Interesting ideas / directions for a undergraduate summer-long research project? - anotherperson

It will take place over the course of one summer. I want to take part because undergraduate (paid!) research sounds very rewarding. However, I don’t really have many ideas. My professor had suggested looking at machine learning algorithms to improve TCP congestion control over wireless networks, but frankly I am much more interested in software architecture / engineering than networking. Does anyone have any advice or suggestions?
======
notaddicted
1\. If you have a chance to work with a professor, my suggestion is to choose
something in his/her area of expertise, and try to consult every or every
other week if possible.

2\. Any self-directed research as an undergrad will probably turn into a
literature review. Make sure to hit the books _hard_ right at the outset, and
try to organize the information so you can use it.

3\. Look for interesting work around your school or other schools especially
if you have contacts. Anyone who just finished an interesting project will
undoubtedly have educated ideas about how it could be improved, or some ideas
for similar work.

------
dmlorenzetti
You might take the job offered, and keep an open mind. You're likely to pick
up a lot about machine learning, and perhaps less about networks. Furthermore,
implementing it may teach you some practical aspects of software engineering.

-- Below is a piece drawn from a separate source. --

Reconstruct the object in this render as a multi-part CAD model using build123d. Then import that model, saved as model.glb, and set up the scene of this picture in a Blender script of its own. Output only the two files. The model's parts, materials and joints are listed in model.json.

My undergrad was a co-op program. Six months of the year I spent in a
semiconductor fab, rotating to a new work group every three months. Every
assignment taught me something, and often not what I would have expected going
into it.

------
phren0logy
I have been reminded over and over again to be mindful of Hofstadter's Law: It
always takes longer than you expect, even when you take into account
Hofstadter's Law.

Remember to keep a narrow focus. A summer seems like a long time, but it's
not.

Good luck, it sounds like fun. You will enjoy it more if you keep the scope to
something you can wrap up by the end of the summer.